Passion Projects Didn’t Make Sense To Me Until Now. By @NickJLindo

The Dean bigadminjobs | November 20, 2015

Posted in Blog, Front, Keep

Nick Lindo Photo

By Nick Lindo

 

Passion Projects Didn’t Make Sense To Me Until Now.

 

Before we started at SCA we were told to start a ‘passion project’.

 

I thought it sounded pretty pretentious and didn’t really understand why this might be so important.

 

But I thought I had better start as I intended to go on and so got to work making a short film about the street art I do around London.

 

It was fun to make but to be honest I still didn’t feel like I knew why a passion project would be helpful.

 

Around five weeks it began to become more apparent.

 

As you spend more and more time with the same people you realise that your input starts to synchronise.

 

By which I mean, you read similar things, you hear the same speakers, you work on the same briefs, sit in the same spaces and even buy the same lunch.

 

How can you expect to differentiate your creative output when everything you ingest is the same as your classmates?

 

So at that point I thought I ‘got’ the passion project – Do different things outside of work to make sure that you’re unique in work.

 

But recently I’ve realised that there is even more to it than that.

 

After ten weeks we’ve started on our portfolio briefs.

 

They are longer and more complex – there is more strategy to get our heads around and there are so many techniques to use that it’s difficult to know where to start or even where the end point is.

 

I’ve started to feel like there is so much to juggle that it’s easy to slip into a mathematical mind-set.
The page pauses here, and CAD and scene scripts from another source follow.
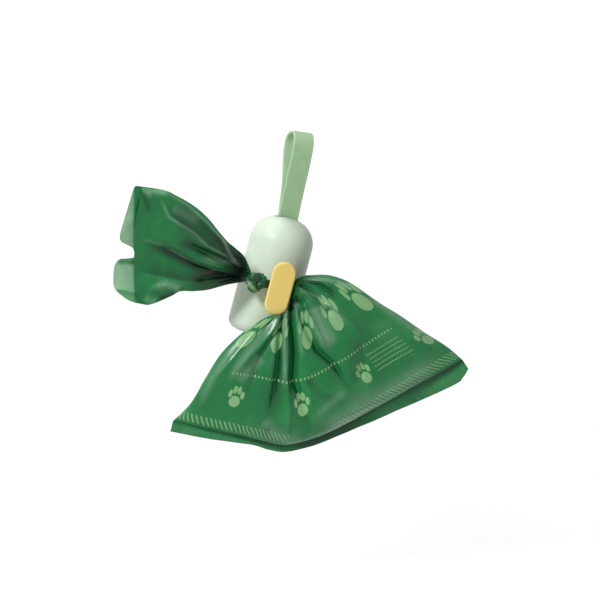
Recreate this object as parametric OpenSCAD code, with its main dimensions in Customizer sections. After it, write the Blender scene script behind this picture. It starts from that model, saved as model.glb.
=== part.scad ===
// Dog waste-bag dispenser: capsule case on a webbing loop, refill roll inside, tied bag in its clip.
// The case is modelled upright with the top of its dome at zero, then leaned and moved as it hangs.

/* [Case] */
// Outer diameter of the case
case_diameter = 42; // [41:0.5:50]
// Height of the case from the top of the dome to the flat base
case_height = 79.3; // [78:0.1:98]
// Wall thickness of the case
wall = 1.6; // [1.4:0.1:1.8]
// Depth of the joint line below the top of the dome
seam_depth = 44.3; // [43:0.1:45]
// Radius of the dome's shoulder, seen from the side
dome_shoulder = 17; // [15:0.5:18]
// Radius of the flatter crown of the dome
dome_crown = 30; // [28:1:40]
// Radius round the edge of the base
base_radius = 6; // [4:0.5:8]
// Lean of the hanging case from the vertical, degrees
case_lean = 15; // [10:1:16]

/* [Strap] */
// Width of the webbing
strap_width = 13.5; // [11:0.5:14]
// Thickness of the webbing
strap_thickness = 1.6; // [1.4:0.1:1.8]
// Height of the loop above the dome
strap_height = 56.7; // [46:0.1:68]
// Outside radius of the top of the loop
strap_bend = 10; // [8:0.5:11]
// Lean of the loop back towards the vertical, degrees
strap_lean = 5; // [0:1:6]

/* [Clip] */
// Length of the clip plate
clip_length = 35.5; // [30:0.5:37]
// Width of the clip plate
clip_width = 15.5; // [13:0.5:16]
// Thickness of the clip plate
clip_thickness = 3; // [2.6:0.1:3.6]
// Free gap between the clip plate and the case
clip_gap = 7.5; // [7.2:0.1:8]
// Depth of the middle of the clip plate below the top of the dome
clip_depth = 43.9; // [43.5:0.1:44.5]

/* [Refill roll] */
// Outer diameter of the roll of bags
roll_diameter = 31; // [26:0.5:32]
// Length of the roll of bags
roll_length = 57; // [48:0.5:58]
// Inside diameter of the cardboard core
core_bore = 11.2; // [11:0.2:13]

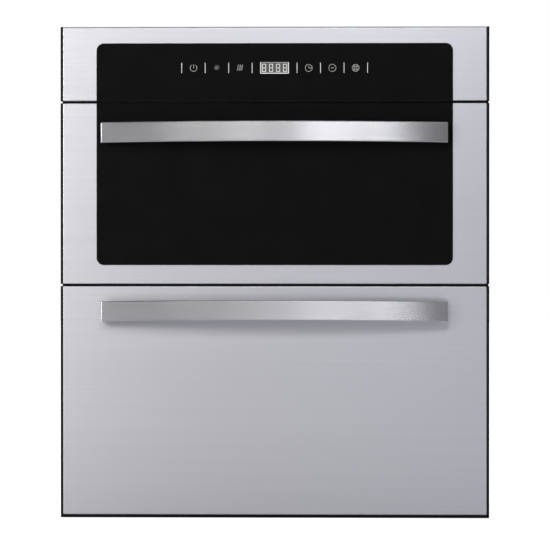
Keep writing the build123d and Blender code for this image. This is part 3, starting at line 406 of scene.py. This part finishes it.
# Lit segments of the display: soft white.
SEGMENT_GLOW = Finish(
    "lit_display_segment", ("b4b3b6", "c8c7ca"), (0.4, 0.5), (0.8, 0.8, 0.8), cloud=0.0,
    shader={"Emission Color": linear("e4e3e6"), "Emission Strength": 0.25},
)
# Matt floor paint: pale, rolled on, with a fine nap.
FLOOR_PAINT = Finish(
    "matt_floor_paint", ("dcdcde", "e2e2e4"), (0.8, 0.9), (4, 4, 4), relief_mm=0.05,
)


# ---------------------------------------------------------------- making pieces

TOUCHING = 1e-6  # points nearer to each other than this are one
ON_PLANE = 1e-7  # points nearer to a cut than this lie on it
ARC_STEP = 12  # degrees of a ring between two of its edges
ARC_STEPS_LEAST = 4


def make_piece(
    bm: bmesh.types.BMesh, name: str, body: str, finish: Finish, smooth_to: float = 28.0
) -> bpy.types.Object:
    """Turn a bmesh into a piece of the cabinet.

    Args:
        bm: The finished form, which is freed.
        name: The piece's name.
        body: The body that it rides on, or "" for a stage object.
        finish: Its finish.
        smooth_to: The largest angle between faces, in degrees, that is shaded as a curve.

    Returns:
        The piece's object.
    """
    bmesh.ops.remove_doubles(bm, verts=bm.verts, dist=TOUCHING)
    bmesh.ops.recalc_face_normals(bm, faces=bm.faces)
    for face in bm.faces:
        face.smooth = True
    for edge in bm.edges:
        edge.smooth = edge.calc_face_angle(math.pi) < math.radians(smooth_to)
    mesh = bpy.data.meshes.new(name)
    bm.to_mesh(mesh)
    bm.free()
    mesh.materials.append(finish.material())
    piece = bpy.data.objects.new(name, mesh)
    bpy.context.scene.collection.objects.link(piece)
    if body:
        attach(piece, body)
    LOG.info("%s: %d faces in %s", name, len(mesh.polygons), finish.name)
    return piece


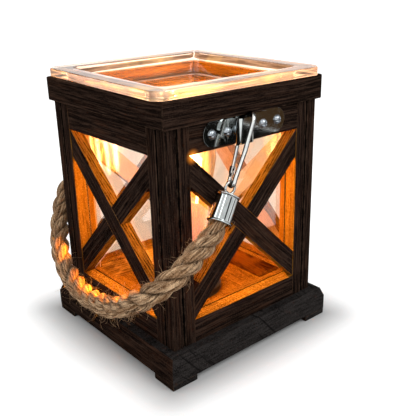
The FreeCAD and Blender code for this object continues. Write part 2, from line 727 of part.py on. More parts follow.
def gate():
    """Straight bar that closes the hook's mouth, forked over the flattened wire at its pivot."""
    top = on_hook(-HOOK_HALF_WIDTH, GATE_TOP)
    fork = on_hook(-HOOK_EYE, GATE_PIVOT)
    along = (fork - top).normalize()
    foot = fork - along * FORK_LENGTH
    bar = rod(top, foot, GATE_RADIUS).fuse(Part.makeSphere(GATE_RADIUS, top))
    for side in (-1, 1):
        near = side * (TONGUE_THICK / 2 + CHEEK_PLAY)
        base = min(near, near + side * CHEEK_THICK)
        disc = Part.makeCylinder(GATE_RADIUS, CHEEK_THICK, fork + HOOK_NORMAL * base, HOOK_NORMAL)
        across = along.cross(HOOK_NORMAL) * GATE_RADIUS
        start = foot - along * GATE_RADIUS + HOOK_NORMAL * base
        end = fork + HOOK_NORMAL * base
        corners = [start - across, start + across, end + across, end - across]
        outline = Part.makePolygon(corners + corners[:1])
        bar = bar.fuse(disc).fuse(Part.Face(outline).extrude(HOOK_NORMAL * CHEEK_THICK))
    far = HOOK_NORMAL * HOOK_WIRE * 2
    hole = rod(fork - far, fork + far, PIN_RADIUS + HOLE_PLAY)
    return bar.cut(hole).removeSplitter()


def cap_axis(lean):
    """Way the right cap points: it leans to the front and splays away from the body."""
    flat = cos(radians(CAP_SPLAY))
    return Vector(sin(radians(CAP_SPLAY)), -flat * sin(radians(lean)), -flat * cos(radians(lean)))


CAP_START = RING_RADIUS + RING_WIRE - RING_SINK
ROPE_START = CAP_START + CAP_END
CAP_MOUTH = CAP_START + CAP_TUBE_LENGTH


def rope_cap(lean):
    """Metal cup on the rope's end with a rolled rim at each end and a ring on its closed end."""
    axis = cap_axis(lean)
    start = RING_CENTRE + axis * CAP_START
    mouth = RING_CENTRE + axis * CAP_MOUTH
    cup = rod(start, mouth, CAP_TUBE_RADIUS)
    cup = cup.fuse(rod(start, start + axis * CAP_FLANGE, CAP_FLANGE_RADIUS))
    cup = cup.fuse(rod(mouth - axis * CAP_FLANGE, mouth, CAP_FLANGE_RADIUS))
    ring = Part.makeTorus(RING_RADIUS, RING_WIRE, RING_CENTRE, Vector(1, 0, 0))
    cup = cup.fuse(ring)
    bore = rod(RING_CENTRE + axis * ROPE_START, mouth, ROPE_DIAMETER / 2 + ROPE_PLAY)
    return cup.cut(bore).removeSplitter()


def rope_points():
    """The rope's whole route: out of one cap, round the front and into the other."""
    out, home = cap_axis(CAP_LEAN_RIGHT), cap_axis(CAP_LEAN_LEFT)
    right = [RING_CENTRE + out * reach for reach in (ROPE_START, ROPE_STRAIGHT)]
    left = [RING_CENTRE + home * reach for reach in (ROPE_STRAIGHT, ROPE_START)]
    middle = [Vector(*place) for place in ROPE_ROUTE]
    return right + middle + [Vector(-place.x, place.y, place.z) for place in left]


def bend_radii(points):
    """The largest arc that two runs allow at each inner point."""
    radii = []
    for before, corner, after in zip(points, points[1:], points[2:]):
        came, goes = corner - before, after - corner
        shorter = min(came.Length, goes.Length)
        radii.append(BEND_SHARE * shorter / tan(came.getAngle(goes) / 2))
    return radii


def rope():
    points = rope_points()
    radii = bend_radii(points)
    path = rounded_wire(points, radii)
    solid = tube_along(path, points[0], points[1] - points[0], ROPE_DIAMETER / 2)
    print("rope radii", [round(radius, 1) for radius in radii])
    print("rope length", round(path.Length, 1), "volume share",
          round(solid.Volume / (path.Length * pi * ROPE_DIAMETER ** 2 / 4), 4))
    return solid


def side_pieces():
    """The wooden frame, braces and pane of each side, turned from the front's."""
    front = {"stiles": stiles(), "rail_top": rail(WINDOW_TOP, BODY_TOP),
             "rail_bottom": rail(BOARD_TOP, WINDOW_BOTTOM), "brace_long": brace_long(),
             "brace_short": brace_short(), "pane": pane()}
    pieces = {}
    for side, angle in around(SIDES):
        for name, shape in front.items():
            pieces[name + "_" + side] = turned(shape, angle)
        bottom = "rail_bottom_" + side
        for place in base_screw_places():
            pieces[bottom] = pieces[bottom].cut(base_screw(place, HOLE_PLAY))
    pieces["rail_top_right"] = drilled(pieces["rail_top_right"])
    pieces["rail_top_left"] = mirrored(drilled(mirrored(pieces["rail_top_left"])))
    return pieces


def build():
    pieces = {"base_board": base_board(), "feet": feet()}
    pieces["base_screws"] = Part.makeCompound([base_screw(place) for place in base_screw_places()])
    for corner, angle in around(CORNERS):
        pieces["post_" + corner] = turned(post(), angle)
    pieces.update(side_pieces())
    for side, angle in around(SIDES):
        pieces["collar_" + side] = turned(collar_board(), angle)
    pieces["dish"] = dish()
    pieces.update({"socket_body": socket_body(), "socket_sleeve": socket_sleeve(),
                   "socket_contact": socket_contact(), "socket_screws": socket_screws(),
                   "cord_grommet": cord_grommet()})
    pieces.update({"bulb_cap": bulb_cap(), "bulb_glass": bulb_glass(), "bulb_stem": bulb_stem(),
                   "bulb_filament": bulb_filament(), "bulb_supports": bulb_supports(),
                   "bulb_contact": bulb_contact()})
    pairs = {"bracket_plate": bracket_plate(), "strap_loop": strap_loop(), "hook": hook(), "gate": gate()}
    for name, shape in pairs.items():
        pieces[name + "_right"] = shape
        pieces[name + "_left"] = mirrored(shape)
    pieces["bracket_screws"] = bracket_screws()
    pieces["rope_cap_right"] = rope_cap(CAP_LEAN_RIGHT)
    pieces["rope_cap_left"] = mirrored(rope_cap(CAP_LEAN_LEFT))
    pieces["rope"] = rope()
    return pieces


def write(pieces):
    os.makedirs("parts", exist_ok=True)
    for name, shape in pieces.items():
        solids = shape.Solids
        whole = all(solid.isValid() and solid.Volume > 0 for solid in solids)
        print(name, len(solids), "solid(s)", round(sum(solid.Volume for solid in solids), 1),
              "" if whole else "NOT VALID")
        one = solids[0] if len(solids) == 1 else Part.makeCompound(solids)
        one.exportStep("parts/" + name + ".step")


print("ring centre", [round(value, 3) for value in RING_CENTRE])
print("hook top", [round(value, 3) for value in HOOK_TOP])
print("gate pivot", [round(value, 3) for value in on_hook(-HOOK_EYE, GATE_PIVOT)])
print("gate axis", [round(value, 5) for value in HOOK_NORMAL])
write(build())
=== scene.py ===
"""Looks of the wooden lantern wax warmer with its glass dish, bulb, snap hooks and rope handle."""
import math

import bmesh
import bpy
import numpy as np
from mathutils import Matrix, Vector


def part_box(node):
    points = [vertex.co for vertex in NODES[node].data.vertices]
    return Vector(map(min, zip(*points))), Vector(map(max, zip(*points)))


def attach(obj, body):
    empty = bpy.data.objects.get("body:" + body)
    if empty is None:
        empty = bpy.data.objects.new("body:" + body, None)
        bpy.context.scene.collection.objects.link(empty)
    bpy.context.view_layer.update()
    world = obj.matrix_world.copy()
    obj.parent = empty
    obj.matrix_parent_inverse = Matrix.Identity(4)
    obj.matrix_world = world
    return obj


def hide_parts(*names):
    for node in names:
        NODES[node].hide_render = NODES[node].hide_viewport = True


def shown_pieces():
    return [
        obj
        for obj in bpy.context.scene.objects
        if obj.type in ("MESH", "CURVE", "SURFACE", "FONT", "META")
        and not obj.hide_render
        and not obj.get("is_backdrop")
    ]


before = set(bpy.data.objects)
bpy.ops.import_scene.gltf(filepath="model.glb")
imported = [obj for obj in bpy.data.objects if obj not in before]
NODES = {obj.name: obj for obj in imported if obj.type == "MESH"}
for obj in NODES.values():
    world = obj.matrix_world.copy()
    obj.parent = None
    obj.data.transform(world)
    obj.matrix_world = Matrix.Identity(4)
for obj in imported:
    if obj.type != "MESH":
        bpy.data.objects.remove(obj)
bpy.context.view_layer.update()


def colour(red, green, blue):
    return (red, green, blue, 1.0)


# Sizes and places of the lantern, in metres
SIDES = ("front", "right", "back", "left")
UP, EAST, NORTH = (0, 0, 1), (1, 0, 0), (0, 1, 0)
WINDOW_SLOPE = math.radians(44.4)
PLINTH_HALF = 0.076
INNER_HALF = 0.0586
SAWN_REACH = 0.03
INWARD_REACH = -0.0497
GROOVE_REACH = (0.036, 0.057)
# HOT_CORNER and HOT_PANE place a painted glow round the right window's hot corner, on the wood and on the
# pane
HOT_CORNER = (0.067, -0.0461, 0.1534)
HOT_CORNER_REACH = (0.0010, 0.0062)
HOT_PANE = (0.056, -0.0378, 0.1493)
HOT_PANE_REACH = (0.0020, 0.0095)

# Dish
DISH_TURN = math.radians(-2.0)
DISH_TOP = 0.193
DISH_BAND = 0.0577
DISH_RIM = (0.1898, 0.1908)
DISH_FRONT = (-0.054, -0.050)
# Spots of the rim's painted glow, of the painted shade on the cut corner's facets, and of a painted shaded
# spot
DISH_GLOWS = ((0.054, -0.0702), (0.0695, -0.045))
DISH_CORNER = (0.0675, -0.0675)
DISH_SHADE_SPOT = (-0.046, -0.070)

# Bulb
LAMP_CENTRE = Vector((0, 0, 0.1126))
# HOT_SPOT, FAR_LIMB and BEHIND_FILAMENT place the envelope's painted hot spot, its darker far limb and the
# painted bars behind the filament
HOT_SPOT = (0.020, -0.010, 0.135)
FAR_LIMB = (0.644, 0.765, 0.0)
BEHIND_FILAMENT = (-0.75, -0.66, 0.0)
CAGE_WIRES = 8
CAGE_RADIUS = 0.0115
CAGE_WIRE_RADIUS = 0.0011
CAGE_INSET = 0.0008

# Rope caps
RING_CENTRE = Vector((0.0769, -0.024539, 0.130493))
RING_RADIUS = 0.0041
RING_WIRE_RADIUS = 0.001
CAP_SPLAY = math.radians(10)
CAP_LEAN = {"right": math.radians(36), "left": math.radians(45)}
CAP_REACH = (0.00460, 0.02390)
CAP_RIM = [(0.0, 0.00740), (0.00015, 0.00795), (0.00045, 0.00819), (0.00075, 0.00825), (0.00105, 0.00819),
           (0.00135, 0.00795), (0.00150, 0.00745), (0.00170, 0.00725), (0.00200, 0.00725)]
CAP_BORE, CAP_FLOOR = 0.0062, 0.0094
CAP_LIP = [(0.0002, 0.0068), (0.0006, CAP_BORE)]

# Rope
ROPE_LAY = 0.040
ROPE_STEP = 0.0011
STRAND_RADIUS = 0.0036
STRAND_ORBIT = 0.0037
STRAND_SIDES = 22
STRAND_WOBBLE = 0.00018
STRAND_WOBBLES = 40
STRAND_SWELL = 0.07
STRAND_SEED = 5
NIP_REACH, NIP = (0.0, 0.010, 0.022), (0.84, 0.84, 1.0)
ROPE_INSIDE_CAP, ROPE_OUT_OF_CAP = 0.014, 0.032
FUZZ = {"Density": 130000.0, "Length": 0.0032, "Thickness": 0.00005}
STRAYS = {"Density": 32000.0, "Length": 0.0105, "Thickness": 0.00007}

# The rope's route between its caps, from right to left, moved to where the photograph shows it
ROPE_ROUTE = [
    (0.0850, -0.0580, 0.1000), (0.0885, -0.0720, 0.0935), (0.0870, -0.0835, 0.0880),
    (0.0790, -0.0920, 0.0795), (0.0660, -0.0950, 0.0700), (0.0500, -0.0950, 0.0605),
    (0.0330, -0.0930, 0.0525), (0.0150, -0.0905, 0.0465), (-0.0030, -0.0885, 0.0430),
    (-0.0220, -0.0870, 0.0430), (-0.0390, -0.0845, 0.0465), (-0.0530, -0.0815, 0.0530),
    (-0.0635, -0.0778, 0.0610), (-0.0717, -0.0725, 0.0690), (-0.0793, -0.0665, 0.0780),
    (-0.0826, -0.0612, 0.0890), (-0.0826, -0.0558, 0.1000),
]

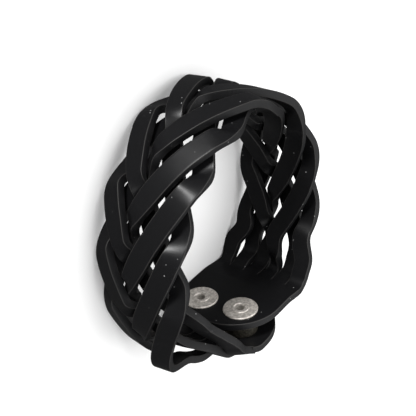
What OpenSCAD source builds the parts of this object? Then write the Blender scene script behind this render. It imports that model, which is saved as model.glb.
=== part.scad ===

Problem; workings; solution.

 

But the problem with a mathematical approach to creative work is that you can end up with a logical but uninspired solution.

 

You’re coming up with a solution that you believe works but not one that you believe in.

 

Which is why we do passion projects.

 

It’s to not forget our own personality and voice in our work.

 

It’s the difference between telling someone your own opinion on a matter and trying to guess what a friend’s opinion would be on that matter.

 

The first comes from you – the second is just educated guesswork.

 

I am still struggling with these longer briefs.

 

But it’s early in the year and I feel like when we do start to come up with the good stuff it will be because we feel strongly about the project.

 

And because we are using our own voice like we do with our creative projects outside of SCA.